Pteranodon were masters of the sky. The gigantic flying reptiles abounded when dinosaurs walked the earth. Pteranodon sported a conspicuous crested skull, had a wingspan of 18 feet and weighed about 100 pounds. They could travel long distances, land and take off in water and had a fancy for fish.
But ancient oceans were a dangerous place to linger. Under the waves lurked big, flesh-eating reptiles and sharks. And as fierce as the Pteranodon was, it was no match.
But which sea monster killed it? How did it happen? And why was the neck bone intact?
First, the scientists had to rule out that the shark tooth, about 1 inch long, wasn’t randomly stuck to the Pteranodon vertebra; perhaps had both been deposited in a prehistoric boneyard at the same time. They found that the tooth was stuck between ridges in the neck vertebrae, which was clear evidence of a bite. The tooth belonged to Cretoxyrhina mantelli, a shark common at the time. This particular predator was large, fast and powerful, about 8 feet long and roughly comparable in appearance and behavior to today’s great white shark, though it’s not closely related.
Second, scientists wondered why the evidence of attack was preserved at all. Typically, heavy shark bites utterly shattered pterosaur bones, leaving little trace.
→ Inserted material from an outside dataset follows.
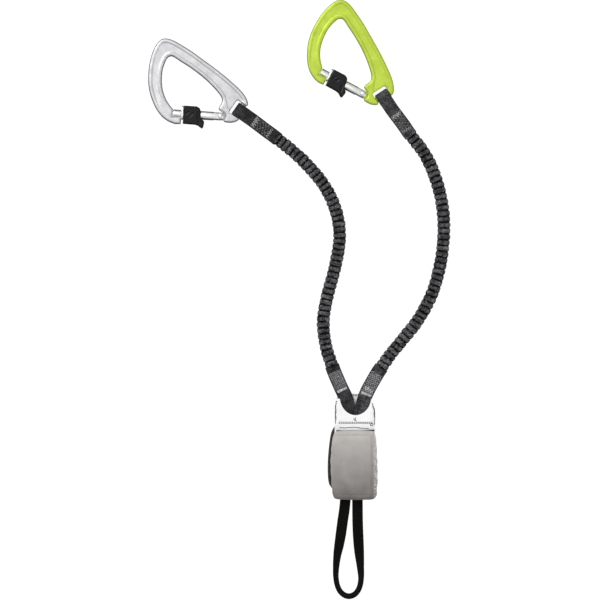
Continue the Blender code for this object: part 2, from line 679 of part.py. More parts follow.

In this instance, the tooth just happened to get stuck on a particularly bony part of the neck, which led to the fortuitous fossil. Such a fossil discovery is so rare that this is the first documented occurrence of this shark species interacting with a pterosaur, the study finds.
Third, while investigators may never know exactly what happened, Habib said it’s possible the attack occurred when the Pteranodon was most vulnerable, sprawled atop the water. While Pteranodon could land and take off on water, they were ungainly at sea and took considerable time to take off.
“We know big sharks ate pterosaurs, so we could say a big, fast, predatory species could very well have eaten this Pteranodon when it entered the water, but we’ll probably never know exactly,” Habib said.
The study authors are Habib of the Keck School; David W. E. Hone of the School of Biological and Chemical Sciences at Queen Mary University of London; and Mark P. Witton of the School of Earth and Environmental Sciences, University of Portsmouth, England.